Other, hugely varied accounts of the Grasshopper Falls attack will follow in the next post.

The June 5 and June 12, 1858, editions of The Grasshopper are on microfilm reel V 25 in the archives of the Kansas State Historical Society. [Update:  These two editions of the newspaper have been added to the online collection of newspapers.com. This link is for the Battle of Grasshopper Falls clip in the June 12 edition. https://www.newspapers.com/clip/23322139/battle_of_grasshopper_falls_harvey/  ]

[i] Joseph A. Cody and his brother, Isaac Cody, were freestaters. Isaac Cody, father of William “Buffalo Bill” Cody, was one of the builders of a mill in Grasshopper Falls and was elected to the freestate legislature in 1856.He died in 1857 at least partly from complications from a stab wound inflicted by a proslavery man in Leavenworth County in earlier years. Joseph A. Cody was in James H. Lane’s Frontier Guard that set up in the White House and scouted Washington to protect the nation’s new president Abraham Lincoln in April 1861 (The 116: The True Story of Abraham Lincoln’s Lost Guard by James P. Muehlberger).

[ii] There is no byline attached to the article. It is my supposition, possibly incorrect, that Joseph A. Cody wrote the article.

[iii] Refers to proslavery militants/Border Ruffians from slave state Missouri and southern states who came to Kansas to make it a slave state and who also might claim the inexpensive land on offer with the opening of the Territory to settlement. They  sometimes called themselves “law and order” men who feigned keeping the peace by attacking and retaliating against freestaters from the east and “west” (Ohio, for example, was a western state at that time). These freestaters wanted Kansas to enter the Union without slavery and they were claiming land, building towns in advance of elections and legislation that would erase the codes pushing Kansas to slavery. Freestaters, too, had formed their own military units.

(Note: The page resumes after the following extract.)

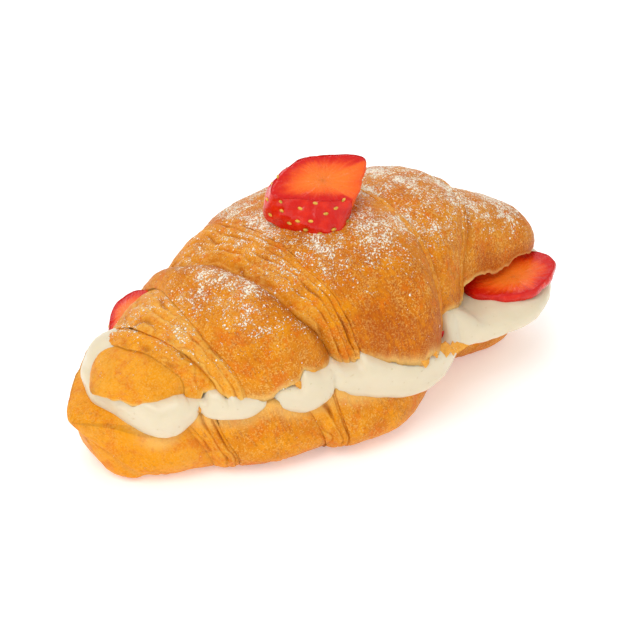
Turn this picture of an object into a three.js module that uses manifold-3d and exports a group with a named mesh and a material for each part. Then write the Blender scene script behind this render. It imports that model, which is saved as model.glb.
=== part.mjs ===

[iv] The Grasshopper River, now the Delaware River.

[v] Gov. Wilson Shannon, one of 10 Kansas Territory governors and  “acting” governors appointed by the U.S. president  to govern the territory between mid-1854 and early 1861, when Kansas entered the Union as a free state. Cody’s newspaper’s “militia” reference here is a sort of swipe at the South Carolinians and other southern state men brought to Kansas in the spring of 1856 by Major Jefferson Buford of Alabama to secure Kansas for slavery. These southerners had been active on both the north and south sides of the Kansas River. The “militia” label also referred to Border Ruffians from Missouri (some were Kickapoo Rangers based in Atchison County) who were camping at Jefferson County’s little proslavery town near  the military road, Hickory Point, also called Hardtville.

[vi] Rufus H. and William Crosby, free-staters from Hampden, Maine. They operated a general store.

[vii] James H. Lane, Kansas Territory political and military leader and U.S. senator. He was  loved and hated perhaps nearly equally but was an extremely skilled recruiter leader  to the free-state cause.  Right after Sept. 13, 1856, after the first day’s battle at Hickory Point, Lane left Kansas Territory for the north to organize more freestate support. In Kansas Territory, he was on the proslavers’ and government most-wanted list.

[viii] J.A. Harvey, leader of  free-state units, had just arrived in Kansas Territory Aug. 13. He came to Kansas with the “Chicago Company,” a group of settlers, freestaters aided by the Kansas National Committee led by  wealthy New Yorker Thaddeus Hyatt.

[ix] Territorial Gov. John W. Geary had just started his new post as Kansas Territory’s latest governor on Sept. 9, 1856.

[x] Harvey himself was not captured by the U.S. troops who arrested the free-state fighters resting near what is now Oskaloosa. Harvey had been at the nearby home of Jesse Newell and had escaped out the back. (Thaddeus Hyatt Collection, Kansas State Historical Society, microfilm reel  MS 87.) U.S. troops had been sent into Jefferson County because of complaints from Jefferson County proslavers.